A correspondent writes:
AS THE congregation filed quietly into St John’s, Walton, in Chesterfield, for the Rt Revd Richard Inwood’s funeral last month, a series of photographs of Richard were being projected on to the wall of the church: Richard as a young schoolboy, as a student at Oxford, as a young priest, at his wedding to Liz, with his three daughters and his beloved grandchildren, walking with Liz in the Peak District, signing his book about railways, and as a bishop confirming a parishioner. In each of them, Richard looked incredibly happy.
His smile, however, was not that of a celebrity posing self-consciously for the camera, but of a man who was entirely at home in his own skin: never showing off, never seeking the limelight, simply living out his faith unostentatiously wherever he was.
Inevitably, the photographs could not show all of his life: there was no photo, for example, of Richard enjoying opera; as a young graduate chemist; or leading a Bible-study group; nothing that could capture his deep and loving integrity and profound pastoral heart. Put simply, he was a great and good man whose love for his Lord shaped and formed all that he did and who he was.
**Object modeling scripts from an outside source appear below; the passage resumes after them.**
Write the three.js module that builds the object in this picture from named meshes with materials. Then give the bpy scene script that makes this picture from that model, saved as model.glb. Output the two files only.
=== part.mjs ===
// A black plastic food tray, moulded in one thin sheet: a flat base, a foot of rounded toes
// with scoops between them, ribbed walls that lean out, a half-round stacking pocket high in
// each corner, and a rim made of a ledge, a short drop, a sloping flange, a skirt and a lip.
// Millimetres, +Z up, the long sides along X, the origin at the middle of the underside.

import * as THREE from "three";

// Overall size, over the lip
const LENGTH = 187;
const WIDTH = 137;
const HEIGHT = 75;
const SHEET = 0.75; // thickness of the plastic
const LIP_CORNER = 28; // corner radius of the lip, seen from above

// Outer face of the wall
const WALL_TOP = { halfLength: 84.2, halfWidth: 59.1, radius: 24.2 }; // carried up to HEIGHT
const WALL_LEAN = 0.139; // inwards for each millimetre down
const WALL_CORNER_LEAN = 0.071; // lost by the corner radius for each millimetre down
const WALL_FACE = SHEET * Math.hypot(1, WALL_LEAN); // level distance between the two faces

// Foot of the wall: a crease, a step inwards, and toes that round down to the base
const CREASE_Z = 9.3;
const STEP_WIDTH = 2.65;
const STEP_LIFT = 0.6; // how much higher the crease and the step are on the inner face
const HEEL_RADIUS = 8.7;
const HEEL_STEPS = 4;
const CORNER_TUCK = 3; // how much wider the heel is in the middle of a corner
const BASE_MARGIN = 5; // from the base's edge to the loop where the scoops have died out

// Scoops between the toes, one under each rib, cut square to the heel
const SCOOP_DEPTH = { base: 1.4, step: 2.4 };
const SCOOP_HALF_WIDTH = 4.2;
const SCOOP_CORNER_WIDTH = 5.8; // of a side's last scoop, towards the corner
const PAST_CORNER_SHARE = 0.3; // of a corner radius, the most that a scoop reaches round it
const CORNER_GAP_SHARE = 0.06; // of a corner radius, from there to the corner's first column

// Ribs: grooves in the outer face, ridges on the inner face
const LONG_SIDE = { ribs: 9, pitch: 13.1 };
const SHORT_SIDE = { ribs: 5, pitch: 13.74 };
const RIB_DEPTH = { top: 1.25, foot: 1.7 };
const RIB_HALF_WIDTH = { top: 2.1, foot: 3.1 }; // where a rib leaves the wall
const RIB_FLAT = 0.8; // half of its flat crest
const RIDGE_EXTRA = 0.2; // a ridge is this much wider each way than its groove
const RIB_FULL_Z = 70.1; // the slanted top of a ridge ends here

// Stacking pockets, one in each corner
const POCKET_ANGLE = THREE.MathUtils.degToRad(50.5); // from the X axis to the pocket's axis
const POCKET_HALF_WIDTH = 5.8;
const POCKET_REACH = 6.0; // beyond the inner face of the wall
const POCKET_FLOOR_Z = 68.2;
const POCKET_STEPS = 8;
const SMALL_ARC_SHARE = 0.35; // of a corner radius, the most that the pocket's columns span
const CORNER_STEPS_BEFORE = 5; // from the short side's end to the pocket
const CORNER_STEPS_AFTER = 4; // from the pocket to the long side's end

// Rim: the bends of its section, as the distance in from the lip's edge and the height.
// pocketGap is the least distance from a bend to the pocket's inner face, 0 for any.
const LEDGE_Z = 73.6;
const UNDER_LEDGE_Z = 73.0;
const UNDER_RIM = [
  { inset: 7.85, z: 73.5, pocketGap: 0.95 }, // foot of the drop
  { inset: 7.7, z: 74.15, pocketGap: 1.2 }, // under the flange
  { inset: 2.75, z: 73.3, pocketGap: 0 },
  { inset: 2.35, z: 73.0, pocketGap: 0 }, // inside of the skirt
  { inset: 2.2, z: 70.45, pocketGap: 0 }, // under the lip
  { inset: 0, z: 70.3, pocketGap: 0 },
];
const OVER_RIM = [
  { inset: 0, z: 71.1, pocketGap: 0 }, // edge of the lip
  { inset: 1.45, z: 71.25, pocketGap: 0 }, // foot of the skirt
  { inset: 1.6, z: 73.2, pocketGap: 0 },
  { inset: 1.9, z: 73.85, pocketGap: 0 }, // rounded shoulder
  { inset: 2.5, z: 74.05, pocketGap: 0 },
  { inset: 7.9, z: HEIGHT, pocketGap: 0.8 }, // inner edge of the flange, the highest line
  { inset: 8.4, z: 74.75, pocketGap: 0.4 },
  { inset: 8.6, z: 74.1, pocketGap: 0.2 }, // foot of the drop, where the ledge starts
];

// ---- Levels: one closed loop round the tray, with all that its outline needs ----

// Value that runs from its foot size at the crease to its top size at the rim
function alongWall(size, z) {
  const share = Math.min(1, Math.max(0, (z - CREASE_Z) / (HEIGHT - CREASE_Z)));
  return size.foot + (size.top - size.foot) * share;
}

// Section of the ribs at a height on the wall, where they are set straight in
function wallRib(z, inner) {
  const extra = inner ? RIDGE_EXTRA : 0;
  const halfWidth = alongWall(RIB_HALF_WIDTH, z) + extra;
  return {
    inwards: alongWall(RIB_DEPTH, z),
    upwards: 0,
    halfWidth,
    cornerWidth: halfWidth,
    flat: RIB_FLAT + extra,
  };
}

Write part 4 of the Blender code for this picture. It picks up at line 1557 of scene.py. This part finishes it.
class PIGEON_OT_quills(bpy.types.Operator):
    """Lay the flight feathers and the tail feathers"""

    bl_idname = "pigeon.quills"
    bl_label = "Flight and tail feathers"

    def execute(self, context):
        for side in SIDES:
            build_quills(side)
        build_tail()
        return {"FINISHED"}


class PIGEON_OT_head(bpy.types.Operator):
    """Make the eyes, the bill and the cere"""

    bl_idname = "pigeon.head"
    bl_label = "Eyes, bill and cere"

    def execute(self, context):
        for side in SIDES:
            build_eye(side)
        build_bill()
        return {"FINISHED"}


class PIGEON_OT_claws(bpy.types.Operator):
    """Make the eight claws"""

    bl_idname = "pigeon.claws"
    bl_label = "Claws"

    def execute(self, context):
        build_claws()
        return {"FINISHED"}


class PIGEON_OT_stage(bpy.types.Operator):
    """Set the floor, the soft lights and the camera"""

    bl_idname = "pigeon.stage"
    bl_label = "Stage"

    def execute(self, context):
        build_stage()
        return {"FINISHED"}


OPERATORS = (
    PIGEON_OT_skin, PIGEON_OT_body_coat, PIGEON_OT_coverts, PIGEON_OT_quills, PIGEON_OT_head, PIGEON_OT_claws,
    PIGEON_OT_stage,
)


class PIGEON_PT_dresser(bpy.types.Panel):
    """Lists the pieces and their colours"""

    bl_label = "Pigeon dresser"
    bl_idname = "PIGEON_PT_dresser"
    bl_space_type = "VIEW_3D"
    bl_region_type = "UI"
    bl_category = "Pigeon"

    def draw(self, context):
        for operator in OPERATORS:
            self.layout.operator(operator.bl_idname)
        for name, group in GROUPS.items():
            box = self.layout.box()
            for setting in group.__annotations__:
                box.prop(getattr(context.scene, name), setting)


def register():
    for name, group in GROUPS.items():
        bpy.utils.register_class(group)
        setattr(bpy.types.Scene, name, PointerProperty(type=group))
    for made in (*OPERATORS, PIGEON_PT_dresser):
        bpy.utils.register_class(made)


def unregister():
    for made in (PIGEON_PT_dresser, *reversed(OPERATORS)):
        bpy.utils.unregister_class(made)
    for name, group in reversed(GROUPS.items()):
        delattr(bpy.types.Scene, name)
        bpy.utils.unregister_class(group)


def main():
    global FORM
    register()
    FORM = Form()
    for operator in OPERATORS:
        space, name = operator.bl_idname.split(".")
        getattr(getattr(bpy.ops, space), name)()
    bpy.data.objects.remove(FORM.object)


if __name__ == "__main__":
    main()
Richard Neil Inwood, who died on 14 April, was born on 4 March 1946, in Burton-on-Trent, where his father was the company secretary of a brewery. He was educated at Burton Grammar School, and went up to University College, Oxford, to read chemistry, graduating in 1968. While in Oxford, he was a member of OICCU (the Christian Union) and worshipped at St Ebbe’s. It was a period of his life in which he made many firm and lifelong friends.
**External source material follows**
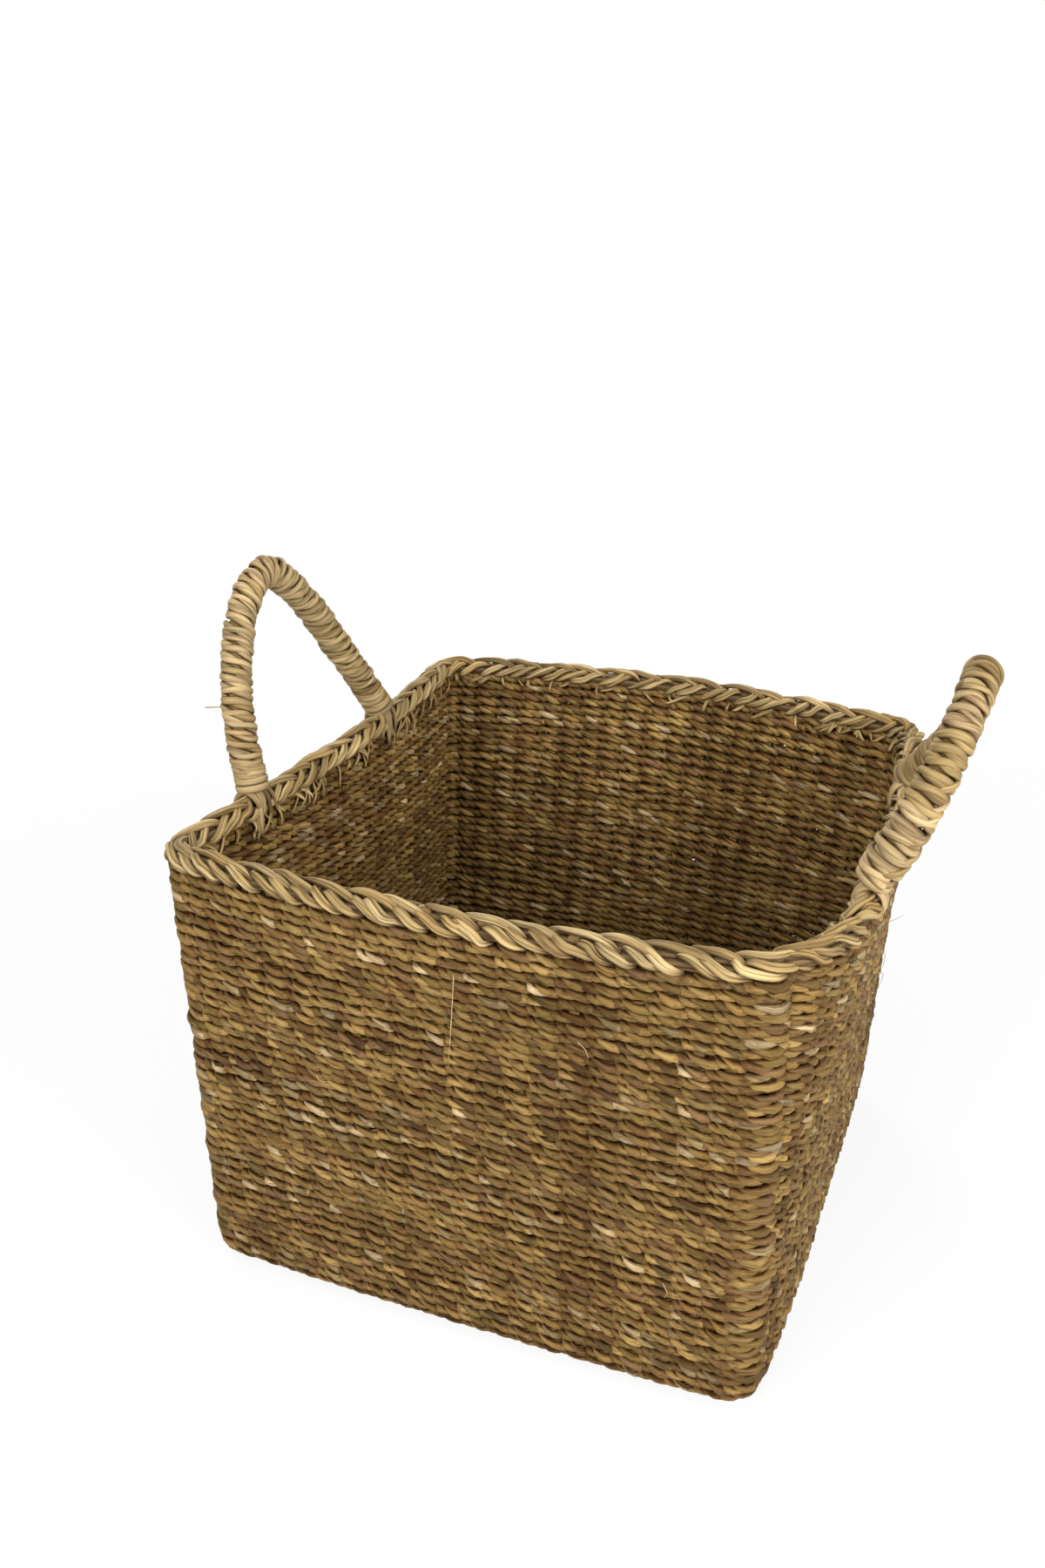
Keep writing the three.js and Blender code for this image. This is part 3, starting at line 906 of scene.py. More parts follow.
@dataclass
class TwinedWall:
    """The two strands that pass outside and inside the stakes in turn, up the whole wall."""

    form: BasketForm
    materials: Materials
    twining: Twining = Twining(15 * MM)
    seed: int = 11
    courses: int = 44
    steps: int = 7
    edge_shade: float = 1.0
    gather: float = 0.08
    sway: float = 1.6 * MM
    top_gap: float = -1.5 * MM
    overlap: float = 0.4
    fade: float = 50 * MM
    end_share: float = 0.4
    end_taper: float = 2
    place_waves: tuple[Triple, ...] = ((0.09, 17, 1.9), (0.07, 31, -2.6))
    run_waves: tuple[Triple, ...] = ((1.0, 5, 0.5), (0.5, 13, -0.9))
    depth_waves: tuple[Triple, ...] = ((0.4 * MM, 7, 1.3),)
    run_spread: float = 0.4 * MM
    rise_spread: float = 0.2
    depth_spread: float = 0.35 * MM
    roll_spread: float = 0.3
    column_seed: int = 19
    column_depth: float = 0.42 * MM
    column_drift: float = 0.02
    column_waves: int = 3
    column_limits: Pair = (-0.5, 1.5)
    column_shadow: float = 0.6
    # Painted light: strands paler on the inner face, zero at this share of the way from outer to inner.
    inner_painted_light: float = 0.5
    pale_level: float = 0.25
    corner_fill: float = 0.13
    fibre_half: float = 0.28 * MM
    fibre_points: int = 9
    fibre_taper: float = 0.5
    fibre_mix: Triple = (0.7, 0.0, 0.7)
    fibre_dive: float = -1.0

    def strand(self, index: int) -> bpy.types.Object:
        """One of the two strands, from the floor's edge to the border.

        Args:
            index: 0 or 1.

        Returns:
            The strand's object.
        """
        form = self.form
        twining = self.twining
        chance = Chance(self.seed + index)
        total = form.stitches * self.courses
        stitch = np.linspace(0, total, total * self.steps + 1)
        stitch = np.clip(stitch + self.gather * np.sin(FULL_TURN * stitch), 0, total)
        course = stitch / form.stitches
        place = stitch + waves(self.place_waves, course)
        pitch = form.run_length / (self.courses - 1)
        run = np.minimum(pitch * (course - self.overlap), form.run_length - self.top_gap)
        gentle = np.clip(np.minimum(run, form.run_length - run) / self.fade, 0, 1)
        run = run + self.sway * waves(self.run_waves, course) * gentle
        run = run + chance.along(stitch, self.run_spread)
        slope = np.sin((place + index) * HALF_TURN) * (1 + chance.along(stitch, self.rise_spread))
        run = run - twining.rise * slope
        depth, wide, thick = twining.sizes(place + index)
        uneven = chance.along(stitch, self.depth_spread) + waves(self.depth_waves, course)
        sunk = self.columns(place, course)
        depth = depth + (uneven + self.column_depth * sunk) * gentle
        corner = np.clip(1 - np.abs(stitch % (form.stakes + 1) - form.stakes), 0, 1)
        wide = wide * (1 + self.corner_fill * corner)
        ends = lerp(self.end_share, 1, np.minimum(np.minimum(stitch, total - stitch) / self.end_taper, 1))
        batch = StrandBatch(f"weft_strand_{ORDER[index]}", ROUND, self.edge_shade)
        twining.plies(
            batch,
            form.place(stitch, run, depth),
            form.outward(stitch, run),
            form.onward(stitch, run),
            (wide * ends, thick * ends),
            chance.along(stitch, self.roll_spread) + twining.roll(place),
            chance,
            stitch,
            sunk=np.clip(sunk, *self.column_limits) * self.column_shadow,
            # Painted light: strands paler where they lie on the inner face and a little darker on the outer
            # face.
            paler=self.inner_painted_light * (twining.away(place + index) - self.pale_level),
        )
        if index == 0:
            self.loose_ends(batch)
        return batch.build(self.materials.get(Finish.WALL))

    def columns(self, place: np.ndarray, course: np.ndarray) -> np.ndarray:
        """How far each column of stitches lies back from its neighbours.

        Args:
            place: Places round the basket, in stitches.
            course: Courses up the wall at the same points.

        Returns:
            One value for each point, spread about 0.
        """
        depths = Chance(self.column_seed).rng.normal(0, 1, self.form.stitches)
        drift = self.column_drift * course * np.sin(course * FULL_TURN * self.column_waves)
        return np.interp((place + drift) % self.form.stitches, np.arange(self.form.stitches), depths)

    def loose_ends(self, batch: StrandBatch) -> None:
        """Adds the thin fibres that have come loose from the wall's face."""
        for keys in LOOSE_FIBRES:
            line = smooth_keys(np.array(keys), self.fibre_points)
            centres = self.form.place(line[:, 0], line[:, 1] * MM, line[:, 2] * MM)
            outward = self.form.outward(line[:, 0], line[:, 1] * MM)
            half = self.fibre_half * np.linspace(1, self.fibre_taper, len(line))
            batch.add(centres, outward, half, half, np.array(self.fibre_mix), self.fibre_dive)

    def build(self) -> list[bpy.types.Object]:
        """Builds both strands, in place of the wall's two skins.

        Returns:
            Their objects.
        """
        made = []
        for index, node in enumerate(("wall_weft_outer", "wall_weft_inner")):
            strand = self.strand(index)
            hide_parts(node)
            made.append(strand)
        return made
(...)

After graduation, he taught in Uganda, and, on returning, married Liz at Holy Trinity, Platt, where the Rt Revd Michael Baughen was the incumbent, and where he later qualified as a Reader. He then went to St John’s College, Nottingham, where Michael Green was the Principal. It was another important period in Richard’s ministerial formation. He not only graduated in theology from Nottingham, but also took a diploma in pastoral studies, in which Ann Long’s dictum about pastoral care — “Ears open, mouth shut” — stood him in good stead for the rest of his life.
A four-year curacy with the Revd Philip Hacking in Fulwood, Sheffield, followed, and he was then recruited to become director of pastoring at All Souls’, Langham Place, where Bishop Baughen had become the Rector. While there, he was asked by the Rt Revd Graham Dow to become a founding member of the influential Grove Pastoral Booklet series, and he contributed to its first publication, Biblical Perspectives on Counselling.
In 1981, he moved to Bath to become Vicar of St Luke’s, where his pastoral and teaching gifts were much in evidence. He was soon elected to the General Synod and served on the Crown Appointments Commission for the diocese. His wise and loving integrity were invaluable in that setting.
In 1989, he was appointed Rector of Yeovil and was made a Prebendary of Wells Cathedral. Just six years later, the Rt Revd Nigel McCulloch appointed him Archdeacon of Halifax. It was an inspired appointment; for, as the Rt Revd David James, the Bishop of Pontefract, said of him, “He was everything you wanted an archdeacon to be. He was a Barnabas, a good man, full of faith and the Holy Spirit, and an encourager.” During his time as Archdeacon, Richard was appointed as a member and then chair of the college council at St John’s, Nottingham; he was assiduous in his support for Dr Christina Baxter, who had been recently appointed Principal.
In 2003, the Bishop of St Albans, Dr Christopher Herbert, appointed him Suffragan Bishop of Bedford, in the diocese of St Albans. There, his honesty, hard work, care for his flock, and loving concern for colleagues and parishioners meant that he quietly and gently won the hearts of all who knew him. Dr Herbert writes: “He was a delight as a suffragan, because I knew that I could always rely on him for an honest appraisal of the diocese as he saw it. . . I loved him for his righteous integrity, because it was not driven by ego, but by his deep love of God in Christ. It was a righteousness that was never harsh or judgmental, and was characterised by grace. It was a privilege to work with him.”
It was during his time as a suffragan bishop that he was appointed Chaplain to the international Mothers’ Union, a position that he greatly enjoyed. It was also the time during which he co-wrote books about steam trains, which he loved.
On retirement, he was asked to lead (temporarily) the diocese of Southwell & Nottingham. It was a coda to his ministerial life which required all his qualities of wisdom and stamina.
Then came full retirement to St John’s, Walton, in Chesterfield, where he assisted through two vacancies. He and Liz could now spend more time walking in the Peak District and with their family.
Richard was a living example of the faithful soldier and servant, one who put on the whole armour of God, the breastplate of righteousness, and the belt of faith . . . and whose feet were shod with the gospel of peace.
He was a good and most lovely man of integrity and of deep faith, and the Church of England owes him much.